### RECORDED DATA:

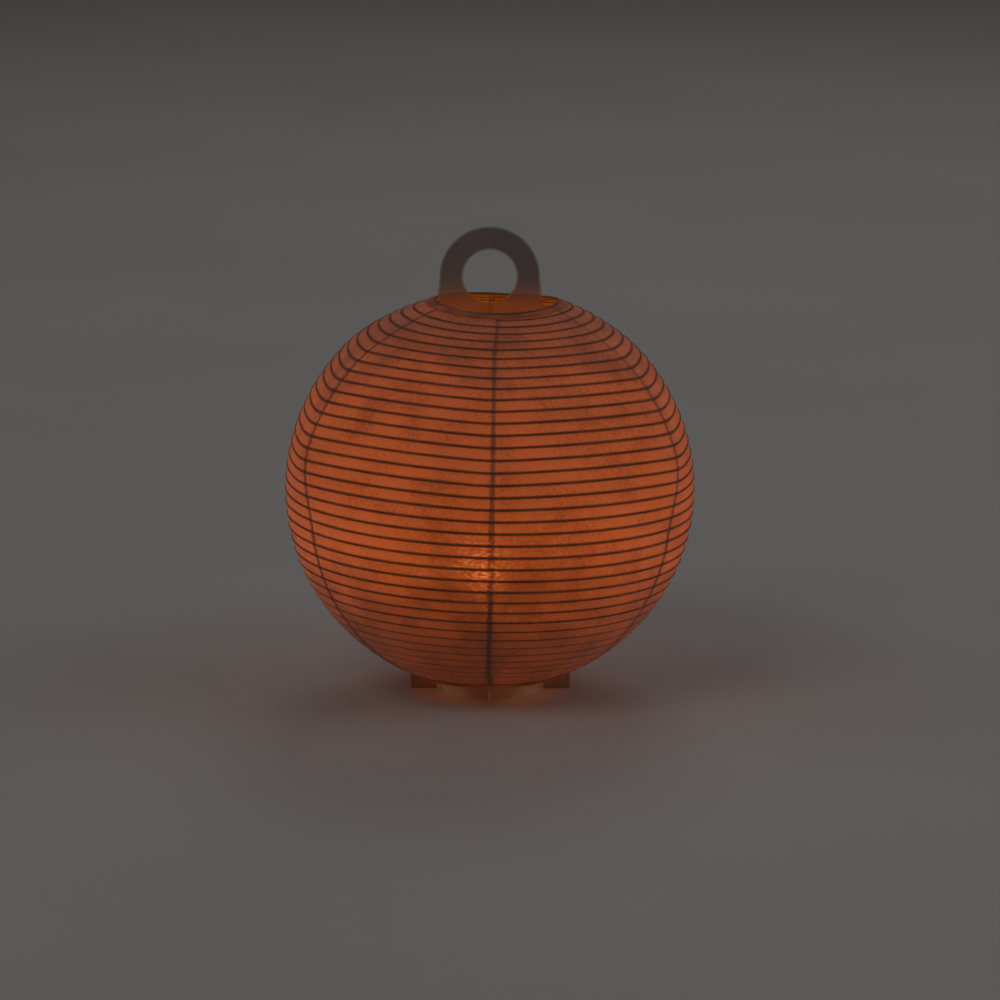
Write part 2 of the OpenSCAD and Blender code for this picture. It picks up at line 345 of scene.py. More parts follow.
def washi_pattern(nodes, join):
    """The shares of light and tone that lit washi shows, each by its name."""
    patch = noise(nodes, join, 24, 3, (1, 1, 0.6))
    cloud = noise(nodes, join, 75, 4)
    fibre = noise(nodes, join, 340, 4, (1, 1, 2.2), "RIDGED_MULTIFRACTAL")
    speck = noise(nodes, join, 800, 3, (1, 1, 1.7))
    weave = noise(nodes, join, 640, 4, (1, 1, 2.0))
    fibres = ranged(nodes, join, fibre, 0.55, 1.5, 0, 1, True)
    # Painted shadow: beside the wire and along the lap the paper darkens, where they hold back the lamp's
    # light.
    off_wire_and_shadow = ranged(nodes, join, marked(nodes, "rib_distance"), 0.2, 1.0, 0, 1, True)
    off_lap_and_shadow = ranged(nodes, join, marked(nodes, "seam_distance"), 0.4, 1.25, 0.66, 1, True)
    grainy = product(
        nodes, join,
        ranged(nodes, join, cloud, 0.32, 0.68, 0.74, 1.12),
        ranged(nodes, join, patch, 0.35, 0.65, 0.86, 1.1),
        ranged(nodes, join, speck, 0.3, 0.7, 0.80, 1.18),
    )
    fibres_and_shadow = product(
        nodes, join, grainy, off_lap_and_shadow,
        ranged(nodes, join, off_wire_and_shadow, 0, 1, 0.42, 1),
        ranged(nodes, join, fibres, 0, 1, 1.1, 0.68),
    )
    holes = ranged(nodes, join, weave, 0.46, 0.62, 0.12, 1, True)
    glow = product(nodes, join, fibres_and_shadow, marked(nodes, "glow"))
    # Painted hot spot: extra glow near the flame, on the front of the paper.
    hot_spot_glow = product(nodes, join, holes, off_wire_and_shadow, off_lap_and_shadow, marked(nodes, "painted_hot_spot"), HOT_SPOT_GLOW)
    return {
        "speck": speck, "fibres": fibres, "off_wire_and_shadow": off_wire_and_shadow, "off_lap_and_shadow": off_lap_and_shadow, "grainy": grainy,
        "fibres_and_shadow": fibres_and_shadow, "holes": holes, "glow": glow, "bright": maths(nodes, join, "ADD", glow, hot_spot_glow),
    }


# %% [markdown]
# Three shaders then share the work. A rough white surface takes the room's light, and carries a
# painted glow of its own, which keeps the glow where a viewer has no lamp inside. A translucent one
# takes the lamp's light, its colour dimmed by the same painted shade. A very faint see-through one
# lets the flame itself show, more inside the painted hot spot.

# %% Washi, outside
def make_washi():
    finish, nodes, join, paper = new_finish("washi_outside")
    light = washi_pattern(nodes, join)
    pulp = blend_colours(nodes, join, light["grainy"], (0.30, 0.21, 0.16, 1), (0.50, 0.40, 0.33, 1))
    # Darker over the wire and along the lap: partly the wire's own colour showing through, partly painted
    # shadow.
    tone = blend_colours(nodes, join, light["off_wire_and_shadow"], (0.20, 0.135, 0.10, 1), pulp)
    tone = blend_colours(nodes, join, light["off_lap_and_shadow"], (0.36, 0.29, 0.25, 1), tone)
    join(tone, paper.inputs["Base Color"])
    join(ranged(nodes, join, light["speck"], 0.3, 0.7, 0.72, 0.92), paper.inputs["Roughness"])
    paper.inputs["Sheen Weight"].default_value = 0.55
    paper.inputs["Sheen Roughness"].default_value = 0.45
    paper.inputs["Specular IOR Level"].default_value = 0.25
    # Painted glow: the paper gives off orange light of its own, shaped by the painted shade and hot spot.
    tint = nodes.new("ShaderNodeVectorMath")
    tint.operation = "SCALE"
    tint.inputs[0].default_value = GLOW_BRIGHT[:3]
    join(light["bright"], tint.inputs["Scale"])
    join(tint.outputs["Vector"], paper.inputs["Emission Color"])
    paper.inputs["Emission Strength"].default_value = 0.125
    long_fibres = maths(nodes, join, "MULTIPLY", light["fibres"], 0.7)
    grain = maths(nodes, join, "ADD", long_fibres, light["speck"])
    bump = bumped(nodes, join, paper, grain, 0.3 * MM)

    through = nodes.new("ShaderNodeBsdfTranslucent")
    # The lamp's light through the paper is dimmed by the same painted shade and shadow as the glow.
    lamp_tone = blend_colours(nodes, join, light["glow"], (0.02, 0.005, 0.002, 1), (0.95, 0.44, 0.20, 1))
    join(lamp_tone, through.inputs["Color"])
    join(bump.outputs["Normal"], through.inputs["Normal"])
    gap = nodes.new("ShaderNodeBsdfTransparent")
    gap.inputs["Color"].default_value = (1, 0.36, 0.09, 1)
    open_share = ranged(nodes, join, light["holes"], 0.12, 1, 0.004, 0.045)
    # More of the flame shows through inside the painted hot spot.
    by_hot_spot = ranged(nodes, join, marked(nodes, "painted_hot_spot"), 0, 0.6, 0.3, 1.3)
    see_through = product(nodes, join, open_share, by_hot_spot, light["fibres_and_shadow"])
    sheet = mixed(nodes, join, 0.5, paper.outputs["BSDF"], through.outputs["BSDF"])
    skin = mixed(nodes, join, see_through, sheet, gap.outputs["BSDF"])
    join(skin, nodes["Material Output"].inputs["Surface"])
    return finish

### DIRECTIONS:
Return the listing above in its exact form.

### SOLUTION:
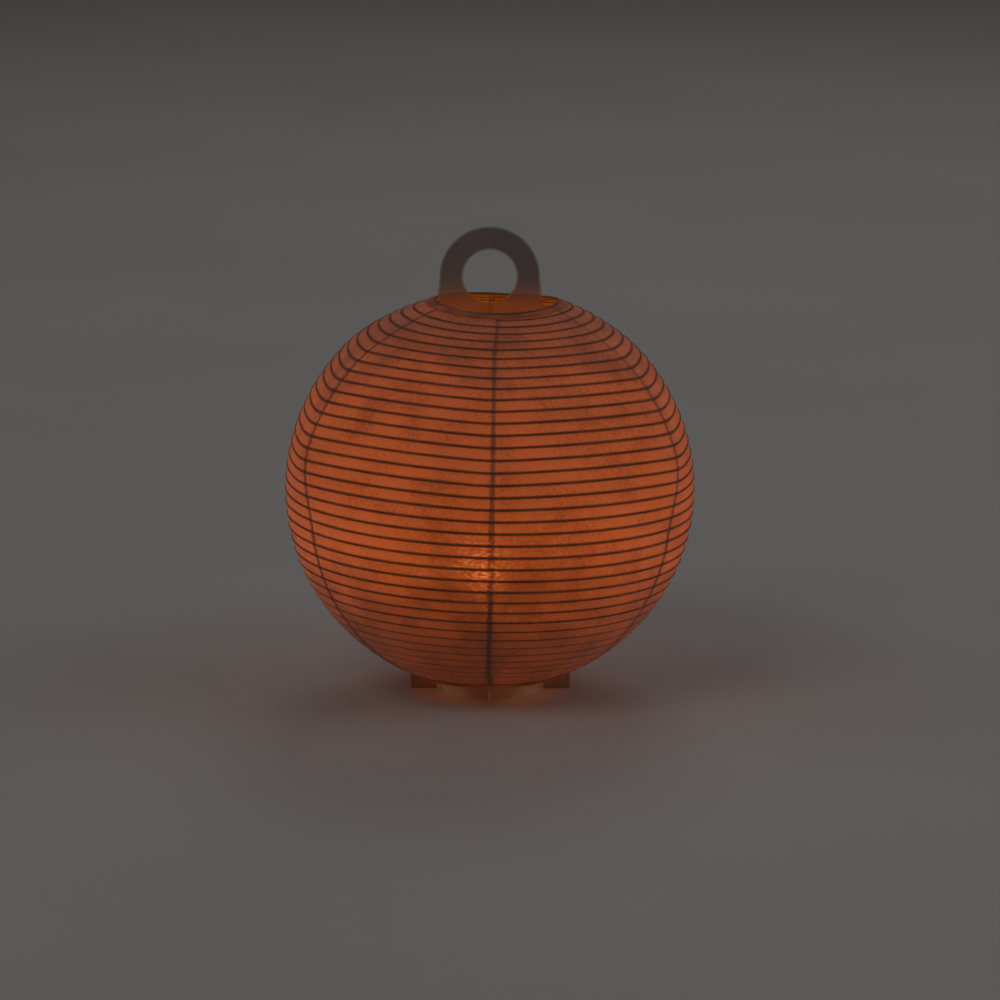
Write part 2 of the OpenSCAD and Blender code for this picture. It picks up at line 345 of scene.py. More parts follow.
def washi_pattern(nodes, join):
    """The shares of light and tone that lit washi shows, each by its name."""
    patch = noise(nodes, join, 24, 3, (1, 1, 0.6))
    cloud = noise(nodes, join, 75, 4)
    fibre = noise(nodes, join, 340, 4, (1, 1, 2.2), "RIDGED_MULTIFRACTAL")
    speck = noise(nodes, join, 800, 3, (1, 1, 1.7))
    weave = noise(nodes, join, 640, 4, (1, 1, 2.0))
    fibres = ranged(nodes, join, fibre, 0.55, 1.5, 0, 1, True)
    # Painted shadow: beside the wire and along the lap the paper darkens, where they hold back the lamp's
    # light.
    off_wire_and_shadow = ranged(nodes, join, marked(nodes, "rib_distance"), 0.2, 1.0, 0, 1, True)
    off_lap_and_shadow = ranged(nodes, join, marked(nodes, "seam_distance"), 0.4, 1.25, 0.66, 1, True)
    grainy = product(
        nodes, join,
        ranged(nodes, join, cloud, 0.32, 0.68, 0.74, 1.12),
        ranged(nodes, join, patch, 0.35, 0.65, 0.86, 1.1),
        ranged(nodes, join, speck, 0.3, 0.7, 0.80, 1.18),
    )
    fibres_and_shadow = product(
        nodes, join, grainy, off_lap_and_shadow,
        ranged(nodes, join, off_wire_and_shadow, 0, 1, 0.42, 1),
        ranged(nodes, join, fibres, 0, 1, 1.1, 0.68),
    )
    holes = ranged(nodes, join, weave, 0.46, 0.62, 0.12, 1, True)
    glow = product(nodes, join, fibres_and_shadow, marked(nodes, "glow"))
    # Painted hot spot: extra glow near the flame, on the front of the paper.
    hot_spot_glow = product(nodes, join, holes, off_wire_and_shadow, off_lap_and_shadow, marked(nodes, "painted_hot_spot"), HOT_SPOT_GLOW)
    return {
        "speck": speck, "fibres": fibres, "off_wire_and_shadow": off_wire_and_shadow, "off_lap_and_shadow": off_lap_and_shadow, "grainy": grainy,
        "fibres_and_shadow": fibres_and_shadow, "holes": holes, "glow": glow, "bright": maths(nodes, join, "ADD", glow, hot_spot_glow),
    }


# %% [markdown]
# Three shaders then share the work. A rough white surface takes the room's light, and carries a
# painted glow of its own, which keeps the glow where a viewer has no lamp inside. A translucent one
# takes the lamp's light, its colour dimmed by the same painted shade. A very faint see-through one
# lets the flame itself show, more inside the painted hot spot.

# %% Washi, outside
def make_washi():
    finish, nodes, join, paper = new_finish("washi_outside")
    light = washi_pattern(nodes, join)
    pulp = blend_colours(nodes, join, light["grainy"], (0.30, 0.21, 0.16, 1), (0.50, 0.40, 0.33, 1))
    # Darker over the wire and along the lap: partly the wire's own colour showing through, partly painted
    # shadow.
    tone = blend_colours(nodes, join, light["off_wire_and_shadow"], (0.20, 0.135, 0.10, 1), pulp)
    tone = blend_colours(nodes, join, light["off_lap_and_shadow"], (0.36, 0.29, 0.25, 1), tone)
    join(tone, paper.inputs["Base Color"])
    join(ranged(nodes, join, light["speck"], 0.3, 0.7, 0.72, 0.92), paper.inputs["Roughness"])
    paper.inputs["Sheen Weight"].default_value = 0.55
    paper.inputs["Sheen Roughness"].default_value = 0.45
    paper.inputs["Specular IOR Level"].default_value = 0.25
    # Painted glow: the paper gives off orange light of its own, shaped by the painted shade and hot spot.
    tint = nodes.new("ShaderNodeVectorMath")
    tint.operation = "SCALE"
    tint.inputs[0].default_value = GLOW_BRIGHT[:3]
    join(light["bright"], tint.inputs["Scale"])
    join(tint.outputs["Vector"], paper.inputs["Emission Color"])
    paper.inputs["Emission Strength"].default_value = 0.125
    long_fibres = maths(nodes, join, "MULTIPLY", light["fibres"], 0.7)
    grain = maths(nodes, join, "ADD", long_fibres, light["speck"])
    bump = bumped(nodes, join, paper, grain, 0.3 * MM)

    through = nodes.new("ShaderNodeBsdfTranslucent")
    # The lamp's light through the paper is dimmed by the same painted shade and shadow as the glow.
    lamp_tone = blend_colours(nodes, join, light["glow"], (0.02, 0.005, 0.002, 1), (0.95, 0.44, 0.20, 1))
    join(lamp_tone, through.inputs["Color"])
    join(bump.outputs["Normal"], through.inputs["Normal"])
    gap = nodes.new("ShaderNodeBsdfTransparent")
    gap.inputs["Color"].default_value = (1, 0.36, 0.09, 1)
    open_share = ranged(nodes, join, light["holes"], 0.12, 1, 0.004, 0.045)
    # More of the flame shows through inside the painted hot spot.
    by_hot_spot = ranged(nodes, join, marked(nodes, "painted_hot_spot"), 0, 0.6, 0.3, 1.3)
    see_through = product(nodes, join, open_share, by_hot_spot, light["fibres_and_shadow"])
    sheet = mixed(nodes, join, 0.5, paper.outputs["BSDF"], through.outputs["BSDF"])
    skin = mixed(nodes, join, see_through, sheet, gap.outputs["BSDF"])
    join(skin, nodes["Material Output"].inputs["Surface"])
    return finish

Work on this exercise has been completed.